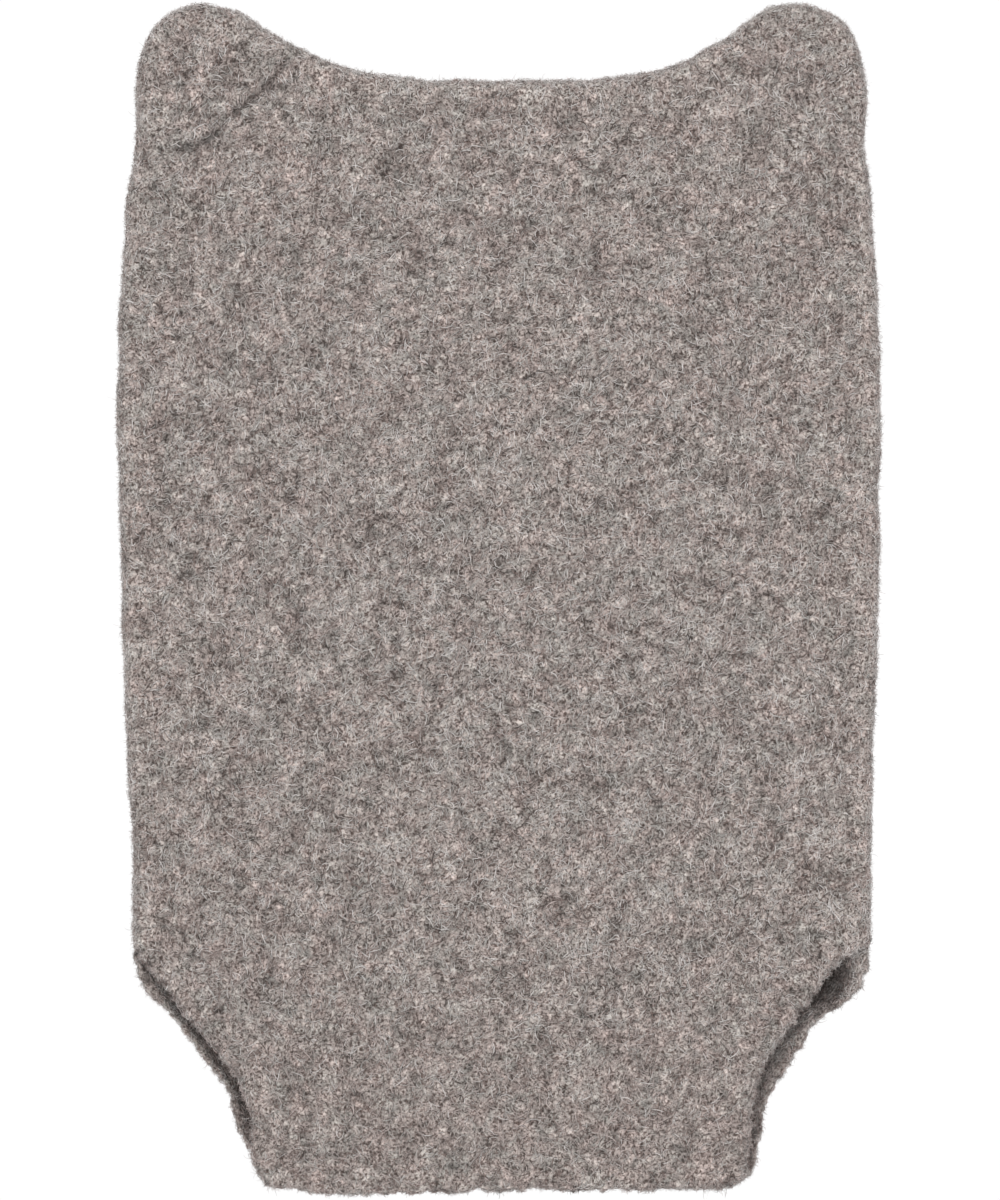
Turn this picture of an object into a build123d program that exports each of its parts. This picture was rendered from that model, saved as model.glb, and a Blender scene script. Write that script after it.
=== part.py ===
"""A felted wool hand puppet with two ears, open at the hem for a hand, with a slot at each side of the mouth.

Front is -Y, up is +Z, and the origin is the middle of the hand opening, at the hem.
The wool cloth is two panels, front and back, that meet on the plane Y = 0 along the sides, the crown and
the ears, and bulge apart between them to make the pocket. Each panel is divided where it bends: the flaps
beside the hand opening fold at the slot tops, the head nods at the waist, and each ear folds at its base.
The strips of cloth that do the bending are nodes of their own, named fold.
"""

import os
from math import atan2, cos, radians, sin, tan

from build123d import *

# Outline of the puppet, seen from the front. Widths are across the whole puppet, heights are from the hem.
body_width = 160.4
body_widest_height = 158.0
crown_height = 234.0
ear_rise = 16.2  # ear tips above the crown
ear_side_inset = 3.3  # ears' outer sides, in from the widest part
ear_tip_radius = 15.0
ear_slope_angle = 30.0  # of the edge that falls from each ear to the crown
crown_hollow_radius = 30.0
hem_width = 104.0
hem_corner_radius = 3.0
neck_width = 114.6  # across the two slots, at their knees
neck_height = 22.0
neck_hollow_radius = 15.0
slot_side_inset = 2.9  # the slots' outer corners, in from the widest part
slot_outer_height = 44.7
slot_outer_radius = 10.0
slot_top_rise = 10.3  # from the slots' outer corners up to where the side seams end
front_slot_step = 3.5  # the front panel's slots are cut this much further in than the back panel's

# Cloth and pocket
wall = 3.2  # thickness of the felted wool
pocket_depth = 24.0  # from front to back inside, at the middle
seam_allowance = 4.0
layer_clearance = 0.1  # each panel stands this far off the plane Y = 0
crown_closing_height = 75.0  # the pocket closes over this height below the crown

# Where the cloth bends
flap_fold_drop = 11.0  # from the ends of the side seams down to the flaps' folds
flap_fold_band = 8.0
waist_height = 142.0
waist_band = 20.0
ear_base_drop = 14.5  # from the crown down to where each ear's base line meets the side
ear_base_reach = 38.9  # of each ear's base line, inwards from the ear's outer side
ear_fold_band = 5.0

# Sewing thread, in stitches that cross from one panel into the other
thread_radius = 0.35
thread_fit = 0.05  # between a stitch and its hole
stitch_depth = 1.4  # into each panel
stitch_pitch = 6.5
stitch_inset = 2.2  # from the cut edge
stitch_margin = 0.9  # least distance of a stitch from a bend
tack_stitches = 4
tack_pitch = 1.3

# Grid that each panel's surface is drawn on
surface_step_across = 4.61
surface_step_up = 6.855
surface_margin = 12.0

# Sizes that follow from those above
body_half = body_width / 2
pocket_half = body_half - seam_allowance
ear_half = body_half - ear_side_inset
slot_half = body_half - slot_side_inset
total_height = crown_height + ear_rise
slot_top_height = slot_outer_height + slot_top_rise
flap_fold_height = slot_top_height - flap_fold_drop
ear_slope = radians(ear_slope_angle)
ear_centre = (ear_half - ear_tip_radius, total_height - ear_tip_radius)
ear_tip_end = (
    ear_centre[0] - ear_tip_radius * sin(ear_slope),
    ear_centre[1] + ear_tip_radius * cos(ear_slope),
)
hollow_half = ear_tip_end[0] - (ear_tip_end[1] - crown_height) / tan(ear_slope)
ear_base_outer_height = crown_height - ear_base_drop
ear_base_inner_half = ear_half - ear_base_reach
ear_base_inner_height = crown_height + (ear_base_inner_half - hollow_half) * tan(ear_slope)
ear_base_slope = atan2(
    ear_base_inner_height - ear_base_outer_height, ear_half - ear_base_inner_half
)
ear_sides = {"left": -1, "right": 1}
panel_sides = {"front": -1, "back": 1}


def smooth_step(t):
    """0 below t = 0, 1 above t = 1, with level ends between."""
    t = min(max(t, 0.0), 1.0)
    return t * t * (3 - 2 * t)


def closing_height(x):
    """Height at which the two panels meet above: the crown in the middle, the ears' base lines outside it."""
    base_line = ear_base_outer_height + (ear_half - abs(x)) * tan(ear_base_slope)
    return min(crown_height, base_line) - seam_allowance


def pocket_half_depth(x, z):
    """Distance of the panels' inner faces from the plane Y = 0."""
    across = max(0.0, 1 - (x / pocket_half) ** 2) ** 1.5
    closing = smooth_step((closing_height(x) - z) / crown_closing_height)
    return layer_clearance + pocket_depth / 2 * across * closing


def beyond_ear_base(x, z):
    """How far a point lies from an ear's base line, towards the ear's tip."""
    outward = abs(x) - ear_half
    return outward * sin(ear_base_slope) + (z - ear_base_outer_height) * cos(ear_base_slope)


def panel_face(side):
    """Inner face of a panel. side is -1 for the front and 1 for the back."""
    reach = body_half + surface_margin
    gaps = 2 * round(reach / surface_step_across)
    columns = [-reach + 2 * reach * i / gaps for i in range(gaps + 1)]
    low = -surface_margin
    high = total_height + surface_margin
    gaps = round((high - low) / surface_step_up)
    rows = [low + (high - low) * j / gaps for j in range(gaps + 1)]
    return Face.make_surface_from_array_of_points(
        [[Vector(x, side * pocket_half_depth(x, z), z) for x in columns] for z in rows]
    )


def free_edge(slot_step):
    """The unsewn edge of half a panel, from the middle of the hem up to the end of the side seam."""
    return FilletPolyline(
        (0, 0),
        (hem_width / 2 - slot_step, 0),
        (neck_width / 2 - slot_step, neck_height),
        (slot_half, slot_outer_height + slot_step),
        (slot_half, slot_top_height),
        radius=[hem_corner_radius, neck_hollow_radius, slot_outer_radius],
    )


def sewn_edge():
    """The sewn edge of half a panel, from the end of the side seam round the ear to the middle of the crown."""
    side = ThreePointArc(
        (slot_half, slot_top_height),
        (body_half, body_widest_height),
        (ear_half, ear_centre[1]),
    )
    tip = RadiusArc(side @ 1, ear_tip_end, -ear_tip_radius)
    return FilletPolyline(
        tip @ 1, (hollow_half, crown_height), (0, crown_height), radius=crown_hollow_radius
    )


def stitch_zone(x, z):
    """Name of the row that a stitch belongs to, or None where it would straddle a bend."""
    beyond = beyond_ear_base(x, z)
    above_waist = z - waist_height
    if abs(abs(beyond) - ear_fold_band / 2) < stitch_margin:
        return None
    if abs(abs(above_waist) - waist_band / 2) < stitch_margin:
        return None
    if abs(beyond) < ear_fold_band / 2:
        return None
    if beyond > 0:
        return "ear_seam"
    if abs(x) < ear_base_inner_half:
        return "crown_seam"
    if above_waist > waist_band / 2:
        return "head_side_seam"
    if above_waist > -waist_band / 2:
        return "waist_side_seam"
    return "torso_side_seam"


def stitch_points():
    """Places of the right half's stitches in each row, as (x, z), evenly spaced along the sewn edge."""
    with BuildLine(Plane.XZ) as edge:
        sewn_edge()
    path = edge.wire().offset_2d(stitch_inset, side=Side.RIGHT, closed=False)
    count = round(path.length / stitch_pitch)
    rows = {}
    for i in range(count):
        place = path @ ((i + 0.5) / count)
        zone = stitch_zone(place.X, place.Z)
        if zone:
            rows.setdefault(zone, []).append((place.X, place.Z))
    tack_start = slot_half - stitch_inset
    rows["slot_tack"] = [
        (tack_start - i * tack_pitch, slot_top_height + stitch_margin)
        for i in range(tack_stitches)
    ]
    return rows


def stitches(points, side, radius, extra, mode=Mode.ADD):
    """Short threads across the seam plane at each point of the right half, or mirrored for side -1."""
    half = max(pocket_half_depth(x, z) for x, z in points) + stitch_depth + extra
    with Locations(*[(side * x, 0, z) for x, z in points]):
        Cylinder(radius, 2 * half, rotation=(90, 0, 0), mode=mode)


def cloth_panel(side, slot_step):
    """One whole panel, cut to the outline. slot_step moves its slots in from the outline of the back panel."""
    with BuildPart() as panel:
        extrude(panel_face(side), amount=wall, dir=(0, side, 0))
        with BuildSketch(Plane.XZ):
            with BuildLine():
                free_edge(slot_step)
                sewn_edge()
                mirror(about=Plane.YZ)
            make_face()
        extrude(amount=body_width, both=True, mode=Mode.INTERSECT)
    return panel.part


def ear_plane(side, offset):
    """Plane along an ear's base line, moved by offset towards the ear's tip. side is -1 for the left ear."""
    return Plane(
        origin=(
            side * (ear_half + offset * sin(ear_base_slope)),
            0,
            ear_base_outer_height + offset * cos(ear_base_slope),
        ),
        x_dir=(0, 1, 0),
        z_dir=(side * sin(ear_base_slope), 0, cos(ear_base_slope)),
    )


def cut_piece(panel, below, above, rows, sides=(-1, 1)):
    """A panel's cloth below and above the given planes, with the holes of its rows of stitches."""
    with BuildPart() as piece:
        add(panel)
        for plane in below:
            split(bisect_by=plane, keep=Keep.BOTTOM)
        for plane in above:
            split(bisect_by=plane, keep=Keep.TOP)
        for row_name in rows:
            for side in sides:
                stitches(
                    stitch_rows[row_name], side, thread_radius + thread_fit, thread_fit, Mode.SUBTRACT
                )
    return piece.part


def write(part, name):
    part.label = name
    export_step(part, f"parts/{name}.step")


os.makedirs("parts", exist_ok=True)

stitch_rows = stitch_points()
panels = {
    "front": cloth_panel(panel_sides["front"], front_slot_step),
    "back": cloth_panel(panel_sides["back"], 0),
}

flap_top = Plane.XY.offset(flap_fold_height - flap_fold_band / 2)
torso_bottom = Plane.XY.offset(flap_fold_height + flap_fold_band / 2)
torso_top = Plane.XY.offset(waist_height - waist_band / 2)
head_bottom = Plane.XY.offset(waist_height + waist_band / 2)
head_tops = [ear_plane(side, -ear_fold_band / 2) for side in ear_sides.values()]

for panel_name, panel in panels.items():
    write(cut_piece(panel, [flap_top], [], []), f"{panel_name}_flap")
    write(cut_piece(panel, [torso_bottom], [flap_top], []), f"{panel_name}_flap_fold")
    write(
        cut_piece(panel, [torso_top], [torso_bottom], ["torso_side_seam", "slot_tack"]),
        f"torso_{panel_name}",
    )
    write(
        cut_piece(panel, [head_bottom], [torso_top], ["waist_side_seam"]),
        f"{panel_name}_waist_fold",
    )
    write(
        cut_piece(panel, head_tops, [head_bottom], ["head_side_seam", "crown_seam"]),
        f"head_{panel_name}",
    )
    for ear_name, side in ear_sides.items():
        ear_start = ear_plane(side, -ear_fold_band / 2)
        ear_end = ear_plane(side, ear_fold_band / 2)
        write(
            cut_piece(panel, [ear_end], [ear_start], []),
            f"{ear_name}_ear_fold_{panel_name}",
        )
        write(
            cut_piece(panel, [], [ear_end], ["ear_seam"], [side]),
            f"{ear_name}_ear_{panel_name}",
        )

for row_name, points in stitch_rows.items():
    if row_name == "crown_seam":
        with BuildPart() as crown_seam:
            for side in ear_sides.values():
                stitches(points, side, thread_radius, 0)
        write(crown_seam.part, row_name)
        continue
    for side_name, side in ear_sides.items():
        with BuildPart() as row:
            stitches(points, side, thread_radius, 0)
        write(row.part, f"{side_name}_{row_name}")
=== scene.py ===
"""Felted wool hand puppet: two heather wool panels, sewn edges, raw slots and hem, and a brushed nap.

Lengths in this file are in millimetres until a mesh is made. The floor and the lights are placed in metres.
Every mesh is in the row frame, in metres: front is -Y, up is +Z, and the origin is the middle of the hand
opening, at the hem.
"""

import math

import bpy
import numpy as np
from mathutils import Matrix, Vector
from mathutils.bvhtree import BVHTree
from mathutils.geometry import delaunay_2d_cdt


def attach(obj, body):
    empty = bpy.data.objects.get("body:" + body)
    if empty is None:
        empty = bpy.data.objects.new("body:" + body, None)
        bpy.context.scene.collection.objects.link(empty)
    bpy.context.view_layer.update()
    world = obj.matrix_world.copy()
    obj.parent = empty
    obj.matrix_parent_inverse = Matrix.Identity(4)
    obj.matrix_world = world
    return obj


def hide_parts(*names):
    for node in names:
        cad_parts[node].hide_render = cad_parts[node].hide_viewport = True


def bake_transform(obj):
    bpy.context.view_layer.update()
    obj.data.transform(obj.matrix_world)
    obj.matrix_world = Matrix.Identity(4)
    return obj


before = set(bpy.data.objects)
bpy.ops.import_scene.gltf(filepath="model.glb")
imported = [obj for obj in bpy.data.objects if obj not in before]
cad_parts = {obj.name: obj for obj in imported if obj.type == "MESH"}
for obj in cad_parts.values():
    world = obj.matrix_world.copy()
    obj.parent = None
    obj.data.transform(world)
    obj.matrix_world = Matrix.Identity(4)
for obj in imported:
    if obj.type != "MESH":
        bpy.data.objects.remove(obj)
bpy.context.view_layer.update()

MM = 0.001

# ---------------------------------------------------------------- sizes

THICK = 3.2  # the felt
POCKET_HALF = 76.2  # half-width of the pocket
POCKET_DEPTH = 12.0  # from the middle plane to either panel's inside
CROWN = 234.0
CLOSING = 75.0  # the pocket closes over this height below the crown
SEAM_ALLOWANCE = 4.0
LAYER_GAP = 0.1
SPLIT_Z = 90.0  # the panels' upper and lower pieces meet here
EAR_BASE = {-1: ((-76.9, 219.5), (-38.0, 238.7)), 1: ((76.9, 219.5), (38.0, 238.7))}
EAR_SPLIT = -5.0  # the ear pieces start this far below the base line
GRID = 1.25  # spacing of the cloth's points
GRID_JITTER = 0.22
OUTLINE_STEP = {"sewn": 0.8, "raw": 0.6}
RINGS = (0.22, 0.55, 1.0, 1.6, 2.4, 3.4)  # distances of the extra rows of points from an edge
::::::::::
Request: Write out, unaltered, the lines from the opening of the listing through the line that includes "of the mouth.".

Response for this exercise:
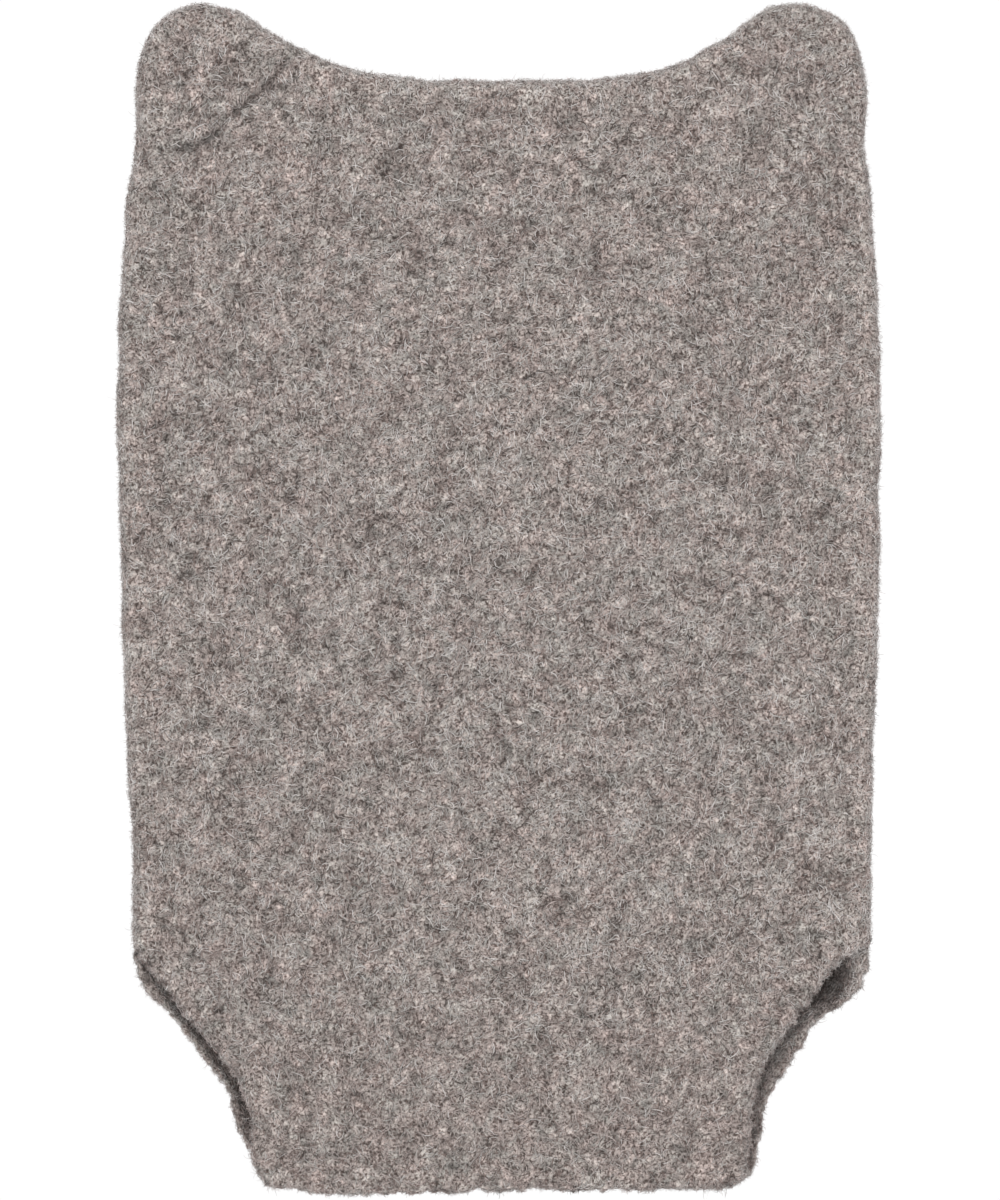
Turn this picture of an object into a build123d program that exports each of its parts. This picture was rendered from that model, saved as model.glb, and a Blender scene script. Write that script after it.
=== part.py ===
"""A felted wool hand puppet with two ears, open at the hem for a hand, with a slot at each side of the mouth.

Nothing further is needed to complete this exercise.